530. Minimum Absolute Difference in BST
Problem Description
You are given the root of a Binary Search Tree (BST). Your task is to find the minimum absolute difference between the values of any two different nodes in the tree.
In other words, you need to:
- Look at all possible pairs of nodes in the BST
- Calculate the absolute difference between their values
- Return the smallest difference found
For example, if you have a BST with nodes containing values like 4, 2, 6, 1, and 3, you would compare all pairs:
- |4-2| = 2
- |4-6| = 2
- |4-1| = 3
- |4-3| = 1
- |2-6| = 4
- |2-1| = 1
- |2-3| = 1
- |6-1| = 5
- |6-3| = 3
- |1-3| = 2
The minimum difference would be 1.
The key insight for solving this efficiently is recognizing that in a BST, an inorder traversal gives you nodes in sorted order. When values are sorted, the minimum difference must occur between adjacent values in that sorted sequence. This allows you to solve the problem in O(n) time by doing an inorder traversal and keeping track of the previous node's value, calculating differences only between consecutive nodes in the traversal.
Flowchart Walkthrough
First, let's pin down the algorithm using the Flowchart. Here's a step-by-step walkthrough:
Is it a graph?
- Yes: A tree is a special type of graph (specifically, a connected acyclic graph). A Binary Search Tree is indeed a graph structure with nodes and edges (parent-child relationships).
Is it a tree?
- Yes: The problem explicitly states we're working with a Binary Search Tree (BST). Trees are hierarchical data structures where each node has at most one parent and can have multiple children (in this case, at most two children for a binary tree).
DFS
- Conclusion: Based on the flowchart, when we have a tree structure, the algorithm leads us directly to DFS (Depth-First Search).
The flowchart suggests using DFS for this tree problem. This makes perfect sense because:
- We need to visit all nodes in the tree to find all possible differences
- DFS with inorder traversal on a BST gives us nodes in sorted order
- The sorted order property allows us to optimize the solution by only comparing adjacent values in the traversal sequence
Therefore, the flowchart correctly identifies DFS as the appropriate pattern for solving the Minimum Absolute Difference in BST problem.
Intuition
The key insight comes from understanding the special property of Binary Search Trees. In a BST, for any node, all values in its left subtree are smaller, and all values in its right subtree are larger. This means when we perform an inorder traversal (left → root → right), we visit nodes in ascending order of their values.
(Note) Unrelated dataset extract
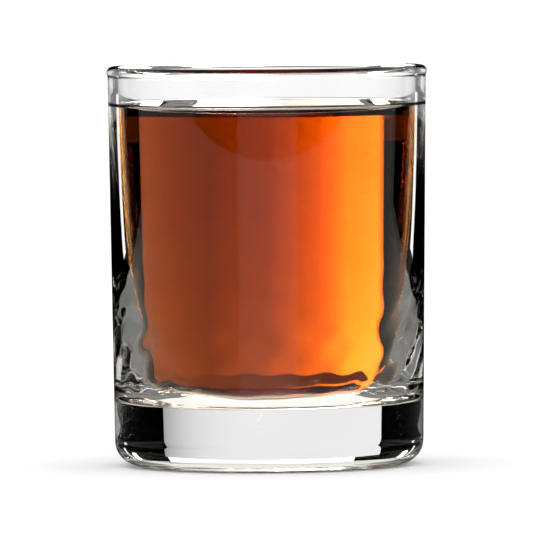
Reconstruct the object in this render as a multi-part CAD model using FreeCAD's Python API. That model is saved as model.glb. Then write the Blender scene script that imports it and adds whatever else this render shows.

Think about finding the minimum difference between any two numbers in a sorted array like [1, 3, 6, 10, 15]
. You wouldn't compare 1 with 15, or 3 with 10. The minimum difference must occur between adjacent numbers because they are closest to each other on the number line. In this example, we'd check |3-1|=2, |6-3|=3, |10-6|=4, |15-10|=5, and find the minimum is 2.
The same logic applies to our BST problem. Instead of comparing every node with every other node (which would take O(n²) time), we can leverage the BST property. By doing an inorder DFS traversal, we get a sorted sequence of values. Then we only need to track the difference between consecutive values in this sequence.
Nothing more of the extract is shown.